Carl, so maligned by his critical father, comes to mind once again. He had the heartiest laugh, perhaps most of all the people I interviewed. And no other person I was able to talk with had more criticism heaped on him while growing up. He was humiliated for decades but had risen above it and displayed not only a superior sense of humor but also a softness that comforted anyone who was drawn to him. He embodied love even though very little love was openly bestowed on him as a youngster or even young adult.

While it is often said that we can only give to others what we have received ourselves, we don't necessarily get “the good stuff” from our family of origin. Wherever we discover it, we can make use of it. And I find it interesting, too, that we are capable of transforming the negative into the positive by sheer determination. My interviewees demonstrated this capability tenfold.

Before moving into the next section, let's close this chapter, like the previous ones, with a simple overview:

A sense of humor can be cultivated.

We always have a choice regarding how we will see any situation, whether it's from our past or this moment.

We can't entertain more than one thought at a time; let the thought you choose create an inner chuckle or a good belly laugh whenever possible.

Make the decision to spend time every day with people who make you laugh. It's good for your soul.

Make a point of seeing a comedy, occasionally. Norman Cousins gave us a powerful message in this regard in Anatomy of an Illness.

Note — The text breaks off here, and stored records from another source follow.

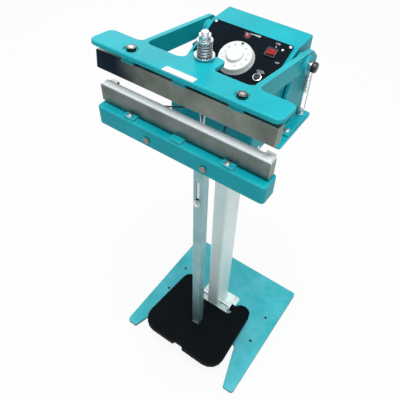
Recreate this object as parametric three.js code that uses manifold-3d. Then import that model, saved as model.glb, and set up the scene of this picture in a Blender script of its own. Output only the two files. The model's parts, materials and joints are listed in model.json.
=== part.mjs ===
// Foot pedal sealer: a floor-standing bar sealer whose jaws are closed by a pedal.
// Millimetres, +Z up. The origin is the middle of the base on the floor, the front is -Y.
import * as THREE from "three";
import { mergeVertices } from "three/addons/utils/BufferGeometryUtils.js";
import Module from "manifold-3d";

const wasm = await Module();
wasm.setup();

// Room between pieces that touch, overrun of every cut, and the distance that welds two points
const seat = 0.3;
const overrun = 8;
const weld = 0.0002;

// Facets: steps in a quarter turn of a rounded corner, and sides of large and small rounds
const quarterSteps = 3;
const largeSides = 36;
const smallSides = 14;
const crownSides = 216;
const leastAcrossShare = 0.5;

// Base casting, hollow below and open at the front for the foot
const base = {
  width: 404,
  depth: 405,
  floorGap: 3,
  skirt: 12,
  plate: 5,
  wall: 5,
  edge: 1.5,
  corner: 10,
  legFront: 33,
  legRear: 73,
  notch: 130.5,
  notchCorner: 12,
  rib: 4,
  holeRadius: 4.5,
  holeInset: 39,
  holeRear: 65,
  holeFront: -32,
  bossRadius: 11,
};
const foot = { radius: 9, waist: 7.5, chamfer: 1, insetX: 16.8, insetFront: 14.5, insetRear: 17.5 };

// Column: one welded piece of foot flange, rounded tube, pedal lugs and head plate
const column = {
  width: 40,
  depth: 70,
  centreY: 24,
  corner: 8,
  wall: 2.5,
  flangeWidth: 120,
  flangeDepth: 94,
  flange: 7,
  flangeCorner: 6,
  headWidth: 110,
  headPlate: 6,
  lug: 6,
  lugRadius: 14,
};
const flangeBolt = { flats: 12, head: 5.5, radius: 4, spanX: 100, spanY: 76, reach: 9 };

// Pedal, in its own level frame about the hinge, and the shaft it turns on
const pedal = {
  hingeY: 8,
  hingeZ: 62,
  tilt: 4,
  top: 15.4,
  thickness: 24,
  sheet: 5,
  edge: 2,
  frontReach: 210.5,
  frontHalf: 138,
  frontCorner: 44,
  rearHalf: 125,
  earInner: 73,
  earReach: 22,
  earCorner: 25.4,
  cutout: 33,
  cutoutCorner: 9,
  noseWidth: 26,
  noseDepth: 8,
  noseCorner: 4,
  rib: 4,
  bossRadius: 11,
  bossFrom: 61,
  bossTo: 121,
  slotWidth: 34,
  slotDepth: 38,
  slotCorner: 5,
  cheekInner: 14,
  cheek: 5,
};
const shaft = { radius: 6, half: 118 };

// Pull rod: square tube, stud that slides in it, clamp bolt and clevis pin
const rod = {
  y: -94,
  side: 25,
  wall: 2,
  corner: 3,
  pivotZ: 66,
  toe: 14,
  top: 760,
  studRadius: 6,
  slideBottom: 630,
  slideTop: 730,
  studTop: 1041,
  slotWidth: 9,
  slotBottom: 641,
  slotTop: 714,
  boltZ: 648,
  boltFlats: 13,
  boltHead: 5,
  boltRadius: 4,
  boltWasher: 9,
  boltWasherThick: 1.6,
  boltReach: 12,
};
const clevisPin = { radius: 4, headRadius: 6.5, head: 3, tail: 3 };

// Pressing frame, in the level frame that it has when the jaws are closed, about its pivot
const arm = {
  pivotY: 67,
  pivotZ: 943,
  travel: 7.5,
  plateTop: 28.9,
  plate: 9,
  front: 243.9,
  rear: 187.4,
  half: 180,
  corner: 12,
  fillet: 11,
  centre: 108,
  web: 9,
  webHeight: 34,
  fall: 2.35,
  boss: 17,
  bossInner: 102,
  bossOuter: 118,
  hookReach: 38,
  hookDrop: 8,
  hookRadius: 2.5,
  lugRadius: 9,
  tongueHalf: 30,
  tongueRear: 145,
  tongueCorner: 10,
  studReach: 166.9,
  studHole: 8.5,
  seatRadius: 15,
  seatHeight: 5,
  seatCrown: 120,
  spotRadius: 13.5,
  spotDepth: 3,
  edge: 1.5,
};
const frameBolt = { spread: 105, flats: 15, head: 6.5, radius: 4, reach: 14 };
const upperBar = { length: 350, depth: 18, height: 33.7, front: 232, face: 25.2, edge: 1 };
const strip = { width: 12, thickness: 2.4, groove: 1.2, endGap: 4 };
const pad = { spread: 104, width: 24, frontGap: 8, rearGap: 2 };

// Lower jaw on its beam
const lowerBar = { length: 350, depth: 17.2, front: -165.5, bottom: 879.5, height: 35.3, edge: 1 };
const ribbon = { width: 5, thickness: 0.5, half: 166, tab: 8, drop: 10 };
const cover = { width: 15, thickness: 0.5, half: 172 };
const clamp = { width: 16, depth: 9, height: 20, drop: 2, edge: 1, screwRadius: 3, screw: 3 };
const beam = {
  half: 179,
  front: -180,
  rear: -140,
  bottom: 833.5,
  top: 873.5,
  corner: 7,
  edge: 2,
  wall: 5,
  boltSpread: 61.5,
  boltZ: 850,
  boss: 9,
};
const beamBolt = { headRadius: 6.5, head: 4, radius: 3.5 };

// Chassis: platform on the column's head plate, two cheeks and the flange that holds the beam
const chassis = {
  top: 800,
  plate: 5,
  corner: 6,
  neckHalf: 82,
  neckFront: -118,
  wingHalf: 122,
  wingFront: -6,
  rear: 129,
  notchHalf: 40,
  notchRear: -40,
  cheek: 8,
  cheekTop: 872,
  cheekBottom: 832,
  cheekToe: -76,
  flange: 6,
};

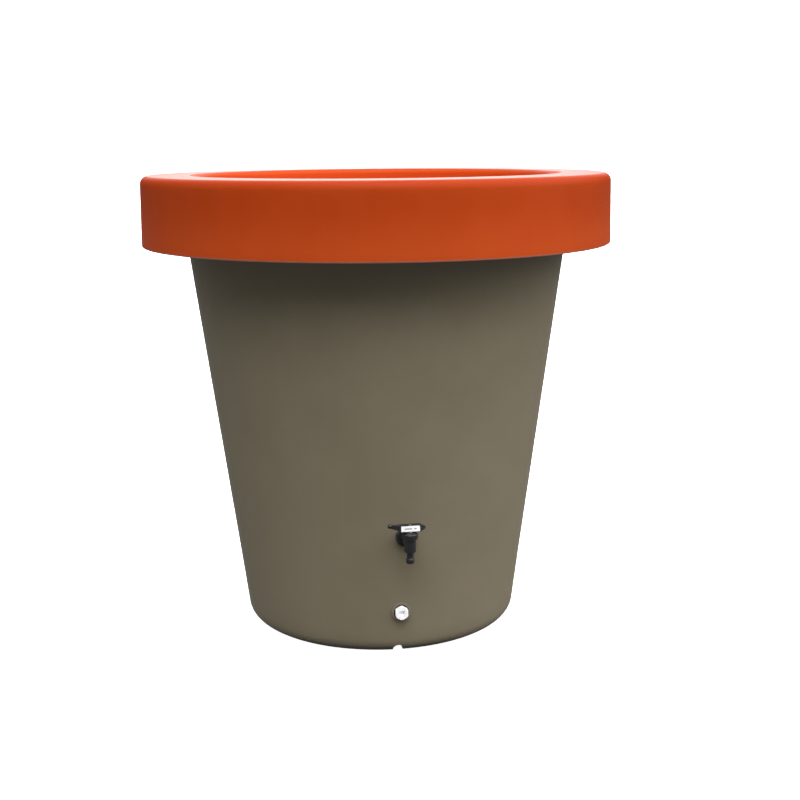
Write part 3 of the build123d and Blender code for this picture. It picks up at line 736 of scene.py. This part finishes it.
def build_woven_mesh():
    """Woven stainless wire cloth, clamped at its rim."""
    lowest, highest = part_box("strainer_mesh")
    radius = highest[0] - MESH_MARGIN
    middle_z = (lowest[2] + highest[2]) / 2
    count = int(radius / MESH_PITCH)
    bm = bmesh.new()
    for axis in (0, 1):
        for line in range(-count, count + 1):
            weave_wire(bm, axis, line, radius, middle_z)
    bmesh.ops.recalc_face_normals(bm, faces=bm.faces)
    mesh = new_object("woven_strainer_mesh", bm)
    smooth(mesh, 80)
    dress(mesh, STEEL)
    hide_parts("strainer_mesh")
    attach(mesh, "strainer")


def weave_wire(bm, axis, line, radius, middle_z):
    """One wire along X (axis 0) or Y (axis 1), over one crossing wire and under the next."""
    across = line * MESH_PITCH
    reach = math.sqrt(max(0, radius ** 2 - across ** 2))
    steps = max(2, int(2 * reach / (MESH_PITCH / 2)))
    rings = []
    for step in range(steps + 1):
        along = -reach + 2 * reach * step / steps
        lift = WIRE_R * WEAVE_LIFT * math.cos(math.pi * (along / MESH_PITCH + line + axis))
        rings.append(wire_ring(bm, axis, along, across, middle_z + lift))
    for low, high in zip(rings, rings[1:]):
        for side in range(4):
            after = (side + 1) % 4
            bm.faces.new((low[side], low[after], high[after], high[side]))
    bm.faces.new(rings[0][::-1])
    bm.faces.new(rings[-1])


def wire_ring(bm, axis, along, across, z):
    ring = []
    for side in range(4):
        angle = math.pi / 2 * side + math.pi / 4
        offset = across + WIRE_R * math.cos(angle)
        height = z + WIRE_R * math.sin(angle)
        point = (along, offset, height) if axis == 0 else (offset, along, height)
        ring.append(bm.verts.new(point))
    return ring


# ---------------------------------------------------------------- CAD pieces that stay

# Each has its material and the width in mm of the rounding on its hard edges.
FINISHES = {
    "strainer_frame": (FRAME_PLASTIC, 0.5),
    "strainer_clamp_ring": (FRAME_PLASTIC, 0.4),
    "strainer_screws": (STEEL, 0.15),
    "strainer_knob": (FRAME_PLASTIC, 0.3),
    "spigot_body": (SPIGOT_PLASTIC, 0.3),
    "spigot_outer_gasket": (SEAL_RUBBER, 0.0),
    "spigot_inner_gasket": (SEAL_RUBBER, 0.0),
    "spigot_locknut": (SPIGOT_PLASTIC, 0.3),
    "spigot_bonnet": (SPIGOT_PLASTIC, 0.25),
    "spigot_valve_plug": (WHITE_PLASTIC, 0.2),
    "spigot_o_rings": (SEAL_RUBBER, 0.0),
    "spigot_handle": (SPIGOT_PLASTIC, 0.6),
    "spigot_handle_screw": (STEEL, 0.15),
    "handle_label": (LABEL_WHITE, 0.12),
    "drain_insert": (BRASS, 0.2),
    "drain_plug": (WHITE_PLASTIC, 0.35),
    "drain_seal": (SEAL_RUBBER, 0.3),
    "overflow_fitting": (SPIGOT_PLASTIC, 0.4),
    "overflow_outer_gasket": (SEAL_RUBBER, 0.0),
    "overflow_inner_gasket": (SEAL_RUBBER, 0.0),
    "overflow_locknut": (SPIGOT_PLASTIC, 0.5),
}


def finish_cad_nodes():
    """Give each kept CAD node its material, and round its hard edges."""
    for name, (material, edge) in FINISHES.items():
        node = NODES[name]
        dress(node, material)
        if edge > 0:
            bevel = node.modifiers.new("edge", "BEVEL")
            bevel.width = edge * MM
            bevel.segments = 2
            bevel.limit_method = "ANGLE"
            bevel.angle_limit = math.radians(35)
            bevel.harden_normals = False


# ---------------------------------------------------------------- stage and light

def build_stage():
    """A round pale floor that sweeps up into a backdrop on every side."""
    outline = [(0, 0), (STAGE_CENTRE_R, 0)]
    for part in range(SWEEP_PARTS + 1):
        angle = math.radians(90) * part / SWEEP_PARTS
        outline.append((STAGE_R - STAGE_SWEEP * (1 - math.sin(angle)),
                        STAGE_SWEEP * (1 - math.cos(angle))))
    outline.append((STAGE_R, STAGE_HEIGHT))
    floor = lathe("floor", outline, segments=96)
    smooth(floor, 60)
    floor.visible_diffuse = False
    floor.visible_glossy = False
    floor.visible_shadow = False
    dress(floor, FLOOR_PAINT)


def towards(azimuth, elevation):
    """Direction in the barrel's frame; azimuth 0 is towards the camera, + is its right."""
    turn = math.radians(azimuth) - CAMERA_BEARING
    rise = math.radians(elevation)
    return (math.cos(rise) * math.sin(turn), -math.cos(rise) * math.cos(turn), math.sin(rise))


def build_light():
    """Light the scene from the world alone, with the soft panels and a glow from below."""
    world = bpy.data.worlds.new("studio")
    bpy.context.scene.world = world
    world.use_nodes = True
    tree = world.node_tree
    place = tree.nodes.new("ShaderNodeTexCoord").outputs["Generated"]
    panels = [(towards(azimuth, elevation), start, full, strength)
              for azimuth, elevation, start, full, strength in SOFT_PANELS]
    panels.append(((0, 0, -1), 0.0, GROUND_EDGE, GROUND_GLOW))
    total = None
    for direction, start, full, strength in panels:
        dot = tree.nodes.new("ShaderNodeVectorMath")
        dot.operation = "DOT_PRODUCT"
        tree.links.new(place, dot.inputs[0])
        dot.inputs[1].default_value = direction
        ramp = tree.nodes.new("ShaderNodeMapRange")
        ramp.interpolation_type = "SMOOTHSTEP"
        ramp.inputs["From Min"].default_value = start
        ramp.inputs["From Max"].default_value = full
        ramp.inputs["To Max"].default_value = strength
        tree.links.new(dot.outputs["Value"], ramp.inputs["Value"])
        if total is None:
            total = ramp.outputs["Result"]
            continue
        add = tree.nodes.new("ShaderNodeMath")
        tree.links.new(total, add.inputs[0])
        tree.links.new(ramp.outputs["Result"], add.inputs[1])
        total = add.outputs[0]
    back = tree.nodes["Background"]
    back.inputs["Color"].default_value = (1, 1, 1, 1)
    tree.links.new(total, back.inputs["Strength"])


bpy.context.scene.view_settings.view_transform = "Standard"
build_tank()
build_lid()
build_woven_mesh()
finish_cad_nodes()
build_stage()
build_light()
place_camera()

Make a humor list, similar to a gratitude list, at the end of every day for a week or two. Keep track of all the experiences that made you laugh out loud or even smile. The more we remember these episodes, the more we will help to create them for others too. Read the list whenever you are feeling out of sorts.

Make a point of meditating daily, even for five minutes, about a humorous experience that recently happened. Observe how it changes your demeanor.

Our willingness to laugh is the first necessary step. We all know sour pusses. We don't ever have to be one.

Every day is a new day. Make the decision to laugh often. It will change your life.

Cherish the humor in cartoons—those we receive in emails and those we come across in magazines like The New Yorker. They can change the tenor of the day, instantly.